The challenges of successfully schooling your child have increased considerably in the last six months. That goes without saying. But now, as schools struggle to find a safe, balanced, and effective manner to educate children, many of you are faced with novel demands. Hybrids of home and school education, combined with less structure for sports and other extra-curricular activities, creates a unique and challenging environment to raise kids successfully.
So let’s look at some options for keeping your sanity and for helping your kids to stay on track. This week we will focus on the big picture, while next week, we will drill down to the details of managing more routines at home.
The Big Picture
1) Holding Compassion While Not Endorsing The Whining
So, life is challenging now for many of you and your children. I see kids and teens who spend much of their time in complaint mode. It’s complaining about the learning model, complaints about teachers, complaints about masks, and the list go on.
While it is essential to be compassionate, as life is atypical right now, it is equally important to stay focused only on problems that you can solve. To repeatedly grumble about the state of things, when there is nothing to do about it, is a sure-fire way to misery.
Why? Because almost all of our complaints and our kids’ complaints are focused on these uncontrollable events. And when we repeatedly put our attention on circumstances we can’t control, we end up feeling helpless. This is a breeding ground for misery and sadness.
Perhaps more importantly, this focus absorbs the attention, taking our energy away from what we can control. There are a finite number of moments in the day, and the more we focus on events that are beyond our influence, the less time to focus on what we can influence. Our sense of having some self-efficacy, or ability to impact our lives, expands as we spend more energy and time focused on events and actions that we can control.
The profound lesson here is this: You can shape this mental habit by gaining clarity. Offer a few words of compassion when your children are dealing with these novel times. But after you have done this a few times, do no continue with the compassionate approach. Instead, show no interest. If you keep responding to the repeated complaints, they will continue complaining. If you become disinterested in the repeated complaints, then they can become disinterested. That’s the way you can shape their perspective.
2) Lean Heavy On Structure As The Year Begins
The more you focus on a clear, precise, and predictable structure, the more your children will likely thrive despite the challenges of the pandemic. The more you allow them to ‘figure it out then the more likely academics and healthy habits will erode.
Study after study confirms this simple reality. Our bodies and our brains love predictability, and structure/routine ensures that predictability. There are a few rare children and teens who manage their own lives in a routinized way, without parental guidance. This is not the norm.
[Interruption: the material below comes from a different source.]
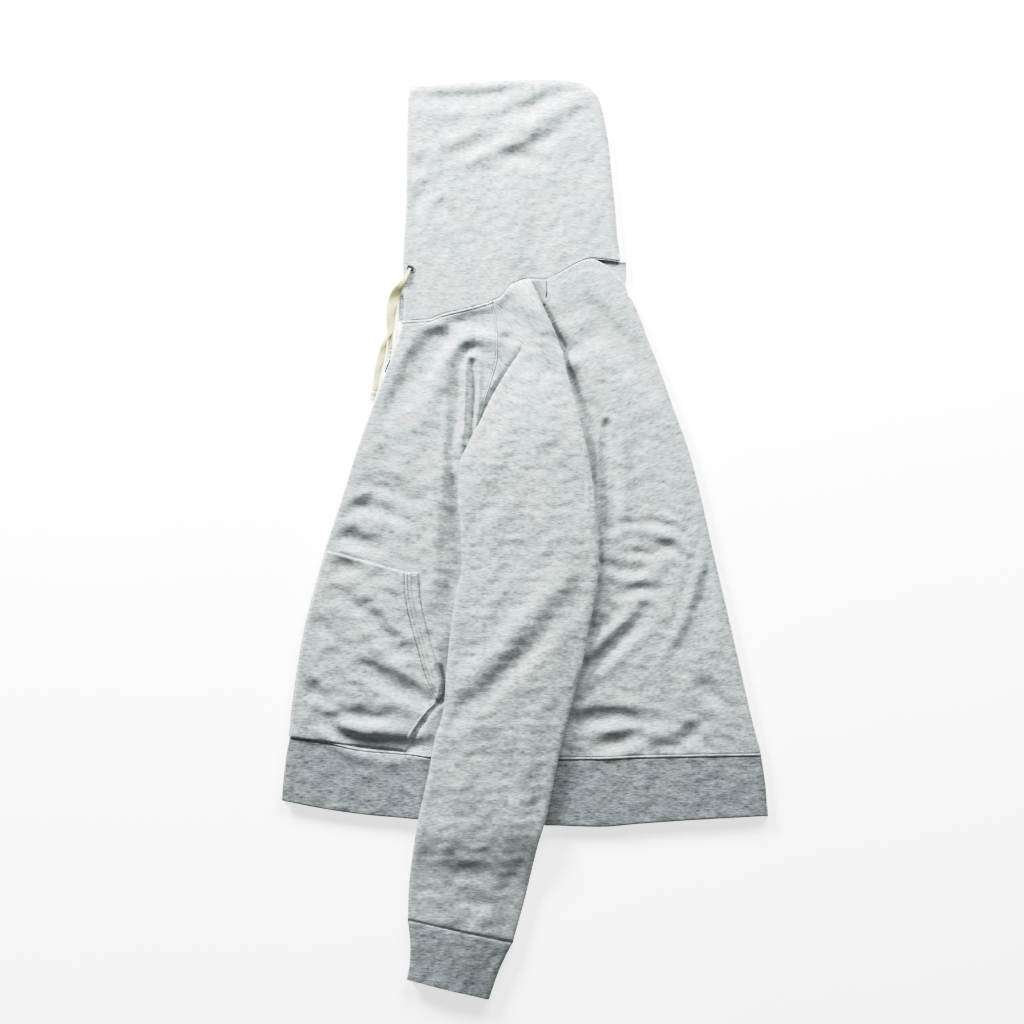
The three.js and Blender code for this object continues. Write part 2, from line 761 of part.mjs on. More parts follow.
function hemRib() {
  const rows = [0, 0.06, 0.5, 1].map((share) => {
    const line = (x) => mix(hemBottom(x), hemSeam(x) - SEAM_GAP, share);
    const leftX = mix(-279.9, -270.6, share);
    const rightX = foldAt(line(275)) - FOLD_RADIUS;
    const left = [leftX, line(leftX)];
    const right = [rightX, line(rightX)];
    return { left, right, bend: offChord(line, left, right) };
  });
  return wrapped(rows, 22, RIB, RIB_DROP);
}

// Underside of the laid sleeve: on the body, then down to the hidden sleeve past the hem
function sleeveRest(x, y) {
  const past = hemBottom(x) - y;
  const onBody = highestBody(x, Math.max(y, hemBottom(x) + 10)) + REST_GAP;
  return mix(onBody, HIDDEN_SLEEVE_TOP + REST_GAP, smooth(2, 78, past));
}

// The two skins of a tube that lies flat, above its rest, at a distance in from its edge
const tubeProfile = (edgeLoft, crownLoft) => ({
  top: (edge) =>
    mix(edgeLoft / 2 + 0.5, mix(edgeLoft, crownLoft, smooth(8, 42, edge)), roundOff(edge, 10)),
  under: (edge) => (edgeLoft / 2 - 0.5) * (1 - roundOff(edge, 4)),
});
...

Thus, focus on a very tight structure, ensuring that bedtimes, electronics, and mornings are consistent.
3) Remember: Kids Are Not Controllable. (But What They Care About Is Controllable)
Yes, children are not controllable. And yet, we can have a remarkable influence if we focus on what they care about BECAUSE we can control this. With many kids at home now, the importance of parents learning this lesson cannot be overstated. If you keep trying to control your kids with reminders, threats, demands, and louder words (because no one is listening), then chaos is just around the corner.
Yes. Just about everyone makes this mistake, and the consequences unfold on many levels for your children. But simply because your neighbors are fond of repeating themselves over and over again, it doesn’t mean you have to.
The efforts to control kids with words and demands almost always create war, especially with pre-adolescents and teens. Why? Because no one likes to ‘be told what to do. No one. Even kids.
So, to avoid this mistake, focus on controlling what your children care about. That’s how you get leverage to get things done. Children quickly learn what needs to be done if they have no electronics or goodies until their work is completed. In today’s world, it’s easy to control electronics, access to friends, and access to attention. These are all within your easy control.
So, instead of a more punishment or threatening way to get things done, use leverage by controlling the goodies. Make sure the work is done before the goodies are available. And only give attention to the solid effort and good work, not the complaints and whining along the way.
In next week’s article, we take these big picture ideas and get practical. Until then, remember these fundamental ‘big picture’ ideas, and notice how you might begin to bring more ease and harmony by honoring these in your home.